In context of determining whether a municipality negotiated with creditors in good faith for purposes of Chapter 9 eligibility, the creditor’s response, and the amount of time the creditor has to respond, may be factors; if creditor has had a relatively short time to respond to municipality’s offer to negotiate, lack of detail in the opening communication might weigh against municipality rushing to file, while on the other hand, where creditor has been apprised of the possibility of a debt adjustment and declined to respond after a reasonable period of time, or where creditor has explicitly responded with a refusal to negotiate, its position as an objector is significantly weakened.

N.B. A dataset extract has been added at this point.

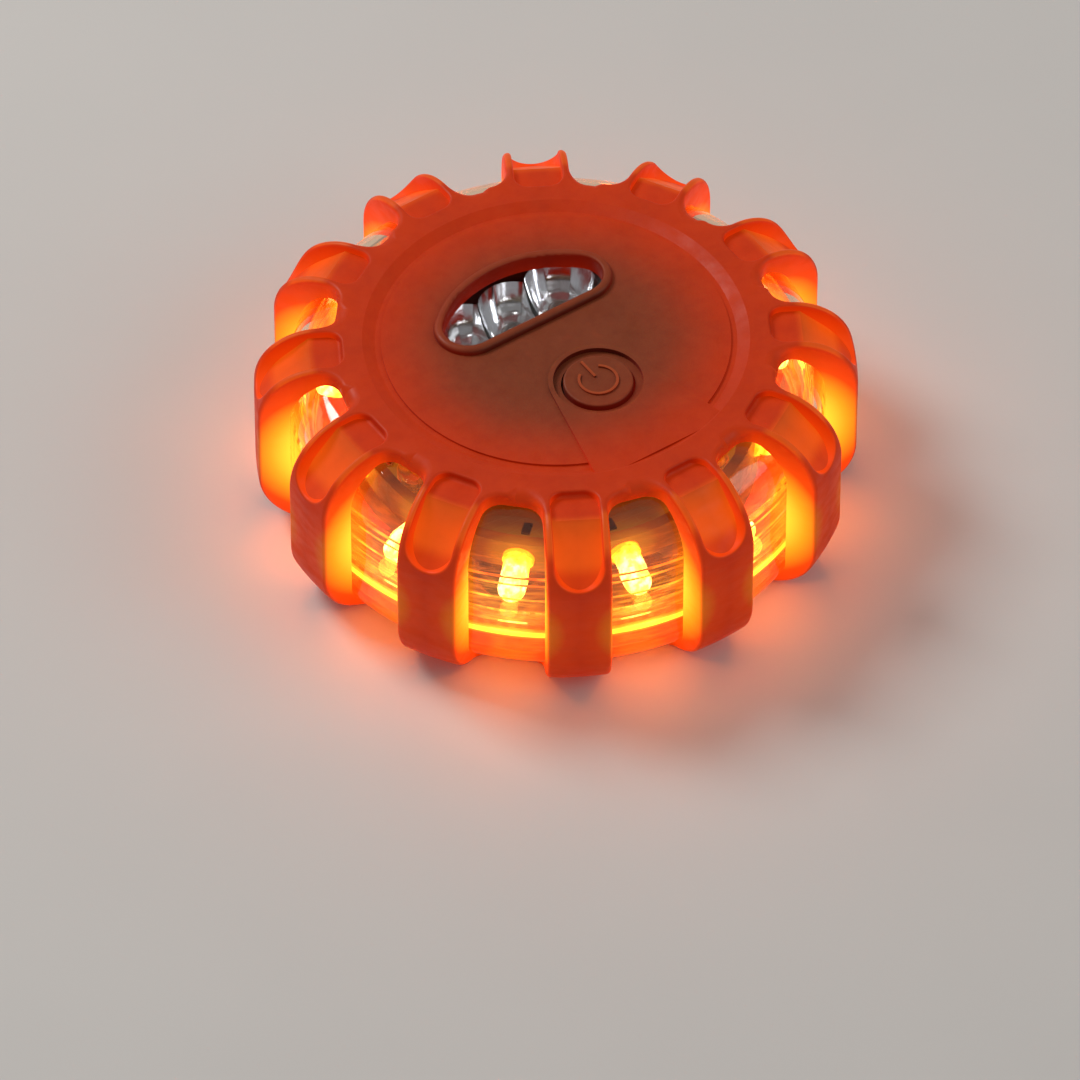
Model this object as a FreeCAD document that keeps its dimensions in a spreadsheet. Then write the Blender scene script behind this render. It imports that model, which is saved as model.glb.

In context of determining whether a municipality negotiated with creditors in good faith for purposes of Chapter 9 eligibility, it is impossible to negotiate with a “stonewall,” that is, a creditor whose position has remained virtually unchanged over a period of time, and a municipality is not required to wait until it has reached an impasse after extensive prepetition negotiations to invoke the subject provision of the Bankruptcy Code.

City filed its voluntary Chapter 9 petition in good faith; financial problems that city had faced for decades were of type contemplated by, and meant to be addressed in, a Chapter 9 filing, city’s decision to file voluntary petition and its pursuit of plan of recovery in the face of “crippling liabilities” and insufficient revenue to meet current and future liabilities was consistent with Chapter 9’s objective of providing protection to a financially distressed municipality from creditors while it develops a plan to adjust its debts, city had been and remained insolvent despite its receiver’s efforts to cut expenses and find sources of funding, city’s prepetition negotiations with creditors to avoid bankruptcy had not been fruitful and Chapter 9 appeared to be the only viable option, and city’s residents, who were burdened by high taxes while facing diminishing essential services, would be prejudiced by denial of Chapter 9 relief.